**What is being asked**
The lines to reproduce run from the first one through the line containing "FLOOR_BELOW = 0.02". Reproduce them exactly.

**Provided material**
[BEGIN]
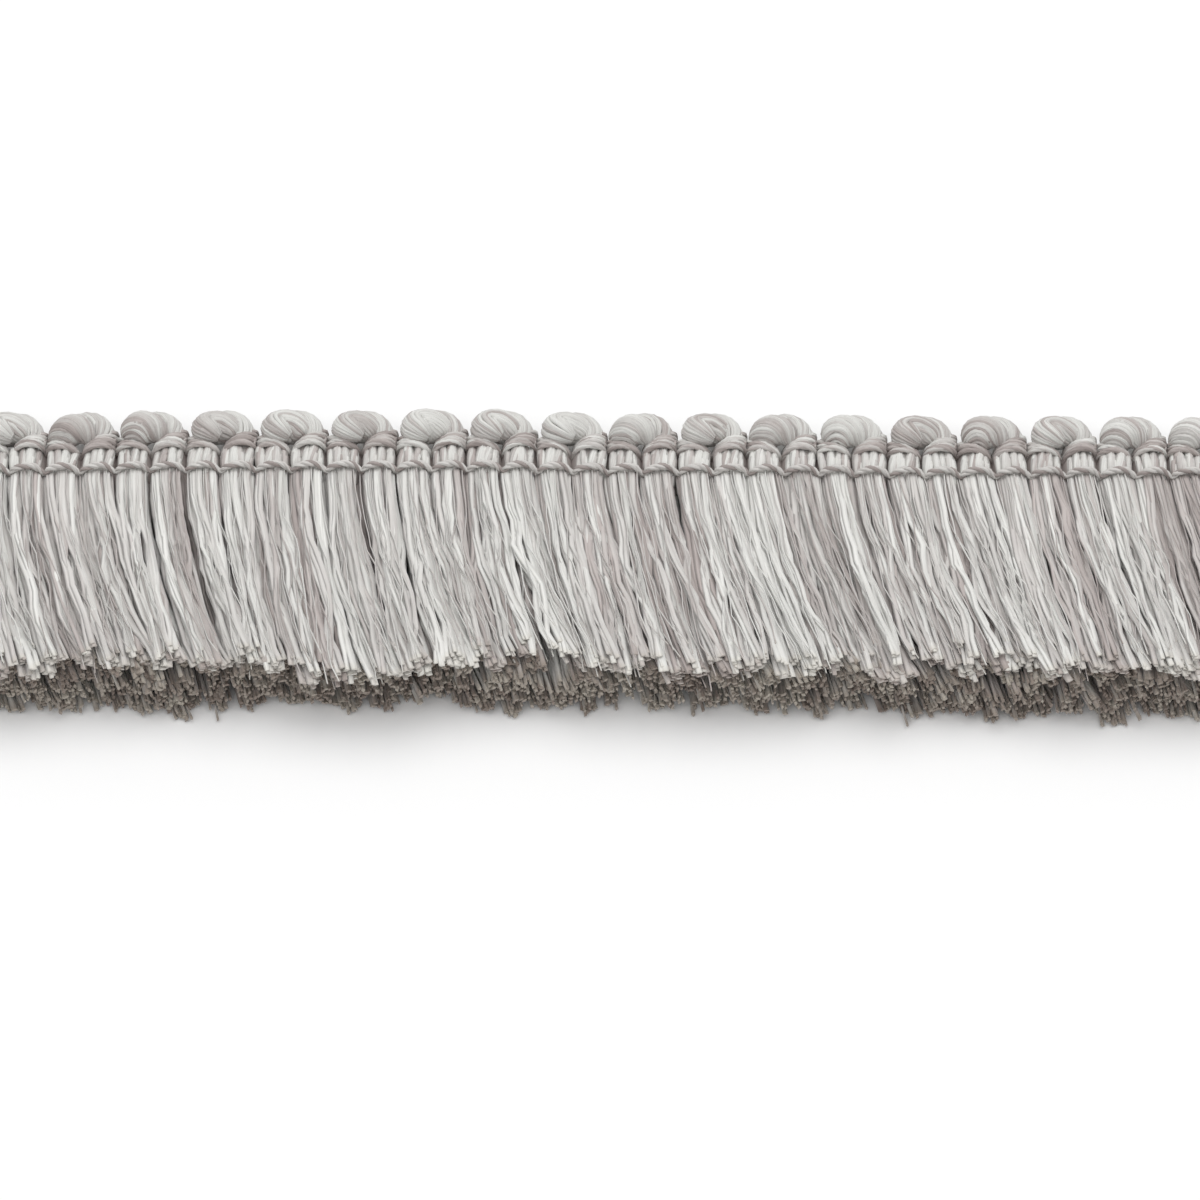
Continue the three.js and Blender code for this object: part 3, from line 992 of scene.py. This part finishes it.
def make_heading():
    rng = random.Random(57)
    bare, collar, binding = [], [], []
    for rib in range(RIB_COUNT):
        centre = (rib + 0.5) * RIB_PITCH
        bare += [bare_yarn(centre, share, rng) for share in BARE_YARNS]
        collar += collar_threads(rib, rng)
        if rib % RIBS_PER_LOOP:
            middle = (rib + 1) * RIB_PITCH - STITCH_BEFORE
            stitch = [(middle + x, y, z, thick) for x, y, z, thick in STITCH]
            # The stitch's dark colour is painted shade for the notch at the crease.
            collar.append({"points": smooth_path(stitch, STITCH_STEPS), "shade": STITCH_PAINTED_SHADE})
        binding += across_rib(rib, **BINDING)[1:-2]
    bare += cut_threads(rng)
    grow("heading_bare_yarns", guide_mesh("bare_yarns", bare), BUNDLES, {
        "Fibres": 7, "Sides": 4, "Twist": 2.2, "Overlap": 1.3, "Loose": 0.8, "Bands": 2.4,
        "Core": 0.84, "Seed": 4.0, "Material": BOUND_FLOSS,
    }, "heading_yarn", "heading")
    grow("heading_collar", guide_mesh("collar", collar), BUNDLES, {
        "Fibres": 4, "Sides": 4, "Twist": 9.0, "Overlap": 0.85, "Loose": 0.2, "Bands": 1.5,
        "Core": 0.6, "Seed": 5.0, "Material": BOUND_FLOSS,
    }, "heading_yarn", "heading")
    thread = {"points": smooth_path(binding, RIB_COUNT * BINDING_STEPS), "shade": BINDING_SHADE}
    grow("heading_binding", guide_mesh("binding", [thread]), BUNDLES, {
        "Fibres": 3, "Sides": 5, "Twist": 420.0, "Overlap": 0.52, "Loose": 0.0, "Bands": 1.5,
        "Core": 0.6, "Seed": 6.0, "Material": BOUND_FLOSS,
    }, "heading_yarn", "heading")
    make_inside()


make_heading()


# The floor and the light
FLOOR_REACH = 1.5
FLOOR_BELOW = 0.02


def make_floor():
    mesh = bpy.data.meshes.new("floor")
    corners = [(x * FLOOR_REACH, y * FLOOR_REACH, 0) for x, y in ((-1, -1), (1, -1), (1, 1), (-1, 1))]
    mesh.from_pydata(corners, [], [(0, 1, 2, 3)])
    floor = bpy.data.objects.new("floor", mesh)
    bpy.context.scene.collection.objects.link(floor)
    floor.location.z = CAD_BOX[0].z - FLOOR_BELOW * MM
    material = bpy.data.materials.new("pale_floor")
    material.use_nodes = True
    shader = material.node_tree.nodes["Principled BSDF"]
    shader.inputs["Base Color"].default_value = (0.9, 0.9, 0.9, 1)
    shader.inputs["Roughness"].default_value = 0.9
    shader.inputs["Specular IOR Level"].default_value = 0.1
    mesh.materials.append(material)


LIGHTS = [
    {"name": "key", "azimuth": 165.0, "elevation": 66.0, "distance": 0.9, "size": 0.8, "power": 3.9},
    {"name": "fill", "azimuth": -40.0, "elevation": 60.0, "distance": 1.0, "size": 0.7, "power": 0.9},
]
SKY = 0.74


def make_lights():
    for row in LIGHTS:
        data = bpy.data.lights.new(row["name"], "AREA")
        data.size = row["size"]
        data.energy = row["power"]
        lamp = bpy.data.objects.new(row["name"], data)
        bpy.context.scene.collection.objects.link(lamp)
        azimuth = math.radians(row["azimuth"])
        elevation = math.radians(row["elevation"])
        level = math.cos(elevation)
        back = Vector((math.sin(azimuth) * level, -math.cos(azimuth) * level, math.sin(elevation)))
        lamp.location = back * row["distance"]
        lamp.rotation_mode = "QUATERNION"
        lamp.rotation_quaternion = (-back).to_track_quat("-Z", "Y")
    world = bpy.data.worlds.new("studio")
    world.use_nodes = True
    world.node_tree.nodes["Background"].inputs["Color"].default_value = (1, 1, 1, 1)
    world.node_tree.nodes["Background"].inputs["Strength"].default_value = SKY
    bpy.context.scene.world = world
    bpy.context.scene.view_settings.view_transform = "Standard"


make_floor()
make_lights()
[END]
**Written response**
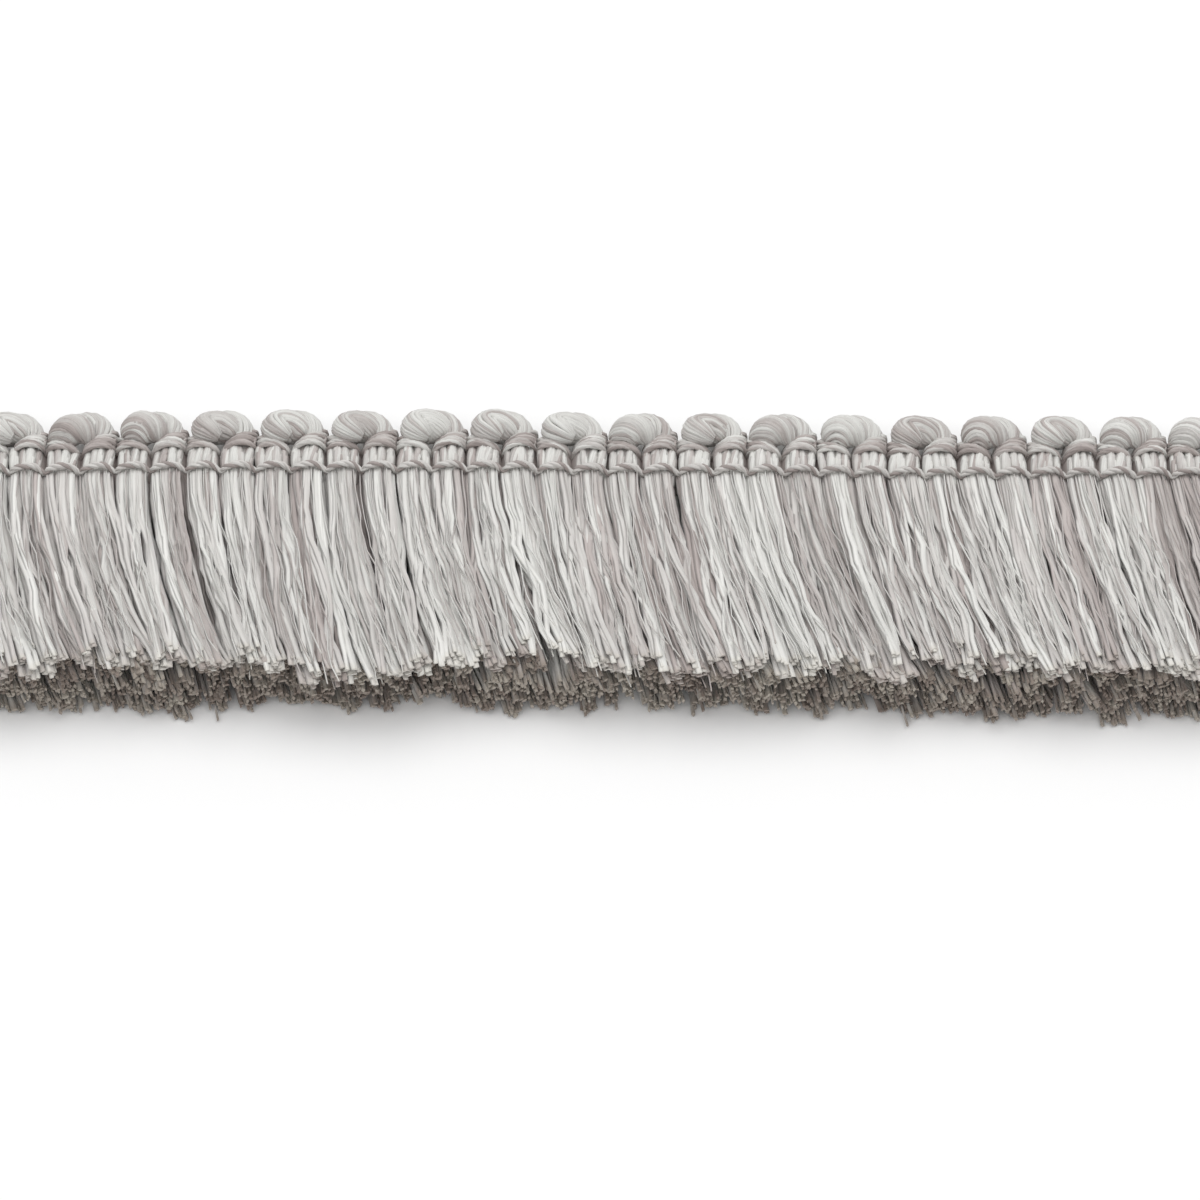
Continue the three.js and Blender code for this object: part 3, from line 992 of scene.py. This part finishes it.
def make_heading():
    rng = random.Random(57)
    bare, collar, binding = [], [], []
    for rib in range(RIB_COUNT):
        centre = (rib + 0.5) * RIB_PITCH
        bare += [bare_yarn(centre, share, rng) for share in BARE_YARNS]
        collar += collar_threads(rib, rng)
        if rib % RIBS_PER_LOOP:
            middle = (rib + 1) * RIB_PITCH - STITCH_BEFORE
            stitch = [(middle + x, y, z, thick) for x, y, z, thick in STITCH]
            # The stitch's dark colour is painted shade for the notch at the crease.
            collar.append({"points": smooth_path(stitch, STITCH_STEPS), "shade": STITCH_PAINTED_SHADE})
        binding += across_rib(rib, **BINDING)[1:-2]
    bare += cut_threads(rng)
    grow("heading_bare_yarns", guide_mesh("bare_yarns", bare), BUNDLES, {
        "Fibres": 7, "Sides": 4, "Twist": 2.2, "Overlap": 1.3, "Loose": 0.8, "Bands": 2.4,
        "Core": 0.84, "Seed": 4.0, "Material": BOUND_FLOSS,
    }, "heading_yarn", "heading")
    grow("heading_collar", guide_mesh("collar", collar), BUNDLES, {
        "Fibres": 4, "Sides": 4, "Twist": 9.0, "Overlap": 0.85, "Loose": 0.2, "Bands": 1.5,
        "Core": 0.6, "Seed": 5.0, "Material": BOUND_FLOSS,
    }, "heading_yarn", "heading")
    thread = {"points": smooth_path(binding, RIB_COUNT * BINDING_STEPS), "shade": BINDING_SHADE}
    grow("heading_binding", guide_mesh("binding", [thread]), BUNDLES, {
        "Fibres": 3, "Sides": 5, "Twist": 420.0, "Overlap": 0.52, "Loose": 0.0, "Bands": 1.5,
        "Core": 0.6, "Seed": 6.0, "Material": BOUND_FLOSS,
    }, "heading_yarn", "heading")
    make_inside()


make_heading()


# The floor and the light
FLOOR_REACH = 1.5
FLOOR_BELOW = 0.02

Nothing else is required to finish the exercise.